Ce nouvel élément culturel, qui rompt avec le traditionnel rythme de l’été à la mer et de l’hiver à la montagne, «casse le lien avec les saisons», poursuit le spécialiste du tourisme et des loisirs: «On se désaisonnalise, c’est arythmique, comme de manger des tomates en plein décembre.» Or c’est aussi cela qui peut donner envie de passer ses vacances au chaud. C’est un moyen de se déconnecter radicalement de son travail et du train-train quotidien. «Un de mes amis ivoiriens vient en France pour les vacances parce qu’il a, dit-il, envie et besoin de froid, ajoute l’anthropologue et maîtresse de conférences à l’Université Paris-Descartes. L’attrait du pays chaud relève d’un désir de changement, de hors quotidien.»

Surtout que, «comme nous sommes dans une société où les femmes travaillent, le couple a changé de nature. Les gens ne se voient plus dans la semaine mais pendant les vacances, qui sont le lieu central de l’affection. Les vacances deviennent donc les moments de l’amour et ceux où l’on fait des choses avec ses enfants», souligne Jean Viard. Résultat: «Le ressourcement, qui était plus hebdomadaire dans les sociétés traditionnelles, est concentré pendant les vacances.»

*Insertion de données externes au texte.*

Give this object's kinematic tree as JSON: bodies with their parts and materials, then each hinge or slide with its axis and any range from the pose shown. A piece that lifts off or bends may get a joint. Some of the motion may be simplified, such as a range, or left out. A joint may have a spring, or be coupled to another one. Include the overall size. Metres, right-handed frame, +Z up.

En outre, «dans notre société du stress, se reposer égale se déconnecter». Et partir loin devient un moyen d’y parvenir, puisque les frais d’itinérance augmentent à tel point la facture que vous avez tendance à ne pas consulter vos emails aussi souvent que dans la mère patrie. «Le stress ne se repose pas de la même façon que la fatigue physique. Un court séjour peut permettre de déstresser brutalement; c’est un bain de jouvence. Comme quand vous cassez un verre pendant une soirée, ça calme tout le monde.» Une solution qui n’est toutefois pas la panacée, nuance Saskia Cousin:

«On explique ainsi aux gens que, s’ils ne se sentent pas bien dans  leur travail, c’est finalement de leur faute car ils n’ont pas su ou pu se payer un voyage lointain. Au lieu de se poser des questions sur l’organisation du travail, on fait reposer l’injonction au bien-être au travail sur la capacité des gens à optimiser leur temps libre. Un départ dans un pays chaud et lointain ne résoudra pas la question de la souffrance au travail.»